The dvd is a little weak. There are a few trailers: Tora Tora Tora and The Longest Day, which are good choices and and audio essay, but it never played on my dvd. I don't know if that is just my copy or a flaw in them all. And that's it. No featurettes, documentaries, nothing else. A film this great deserves a little more care in packaging the dvd.

Rating: 5 stars
Summary: Incredible!
Review: After watching Patton I have come to the conclusion that there has never been a war movie quite like it. It is not just a war movie, but also an extraordinary character study. 20th Century Fox came up with a "mixed bag" of terrific movie talents(Frank Schaffner, Frank McCarthy, Francis Ford Coppola, to name a few) for this film, and each contributed their skills, but none of them contributed more than George C. Scott.
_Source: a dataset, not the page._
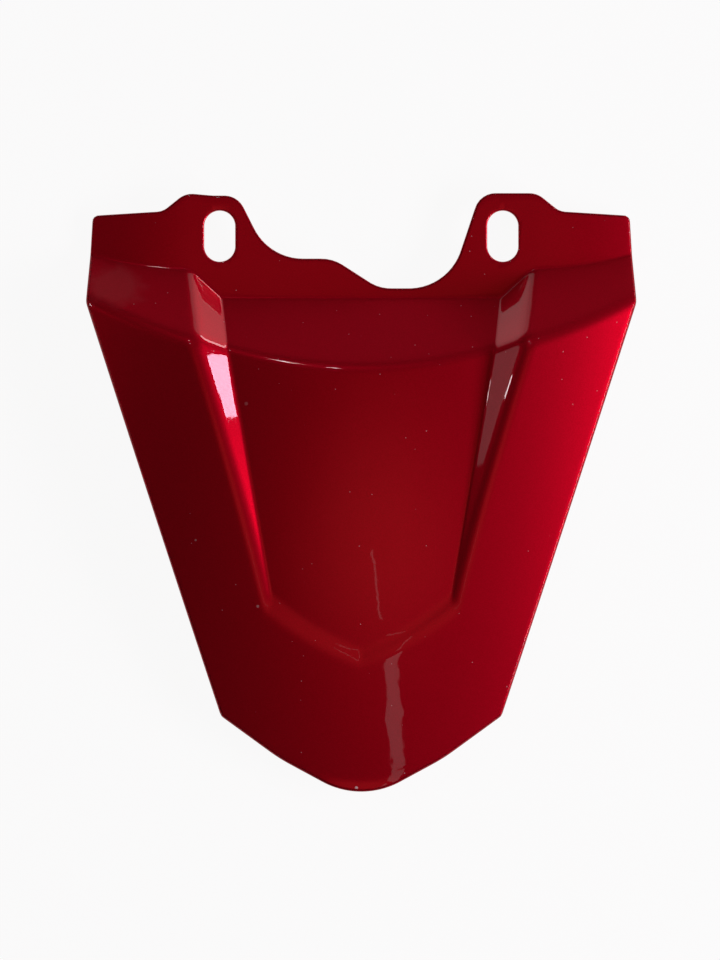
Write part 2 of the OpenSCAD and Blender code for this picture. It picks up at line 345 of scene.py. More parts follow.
class Outline:
    """The cover's outline in plan, clockwise from the middle of the left flange corner."""

    SPACING = 0.25 * MM
    FEWEST_STEPS = 4

    def __init__(self, form):
        self.points = []
        self.normals = []
        corners = self.corners(form)
        for i, (corner, radius) in enumerate(corners):
            before = corners[i - 1][0]
            after = corners[(i + 1) % len(corners)][0]
            self.add_corner(before, corner, after, radius)
        self.start_at_middle_of_first()
        steps = [(b - a).length for a, b in zip(self.points, self.points[1:])]
        self.lengths = [0, *accumulate(steps)]
        self.total = self.lengths[-1]

    def corners(self, form):
        """Corners with their radii: the front edge from left to right, the side, the nose, the side."""
        s = form.sizes
        shallow_y = form.front_y - s.bay_shallow
        deep_y = form.front_y - s.bay_deep
        shoulder_y = form.front_y - s.shoulder_setback
        flange_y = form.front_y - s.flange_setback
        left_ear_y = form.front_y - s.ear_tip_rise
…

His electrifying, believable performance in the title role was, in my opinion, the greatest I have ever seen in any film. Karl Malden was cast as General Omar Bradley, and he doesn't disappoint either. Although his performance wasn't nearly as good as Scott's, he does quite good as Patton's character foil; quiet and more cautious. The DVD presents Patton with style; Jerry Goldsmith's musical score is still first-rate, and the scenery(with the help of the Dimension-150 camera)is something to behold. If you get the two-disk edition, however, it has a documentary with interviews on people involved in the movie. Do yourself a favor and fast-forward through the interview with Oliver Stone. He's got better things to say than what he says in the documentary. All in all, Patton is a one-of-a-kind war epic that was certainly worthy of the eight Academy Awards it won. Incredible!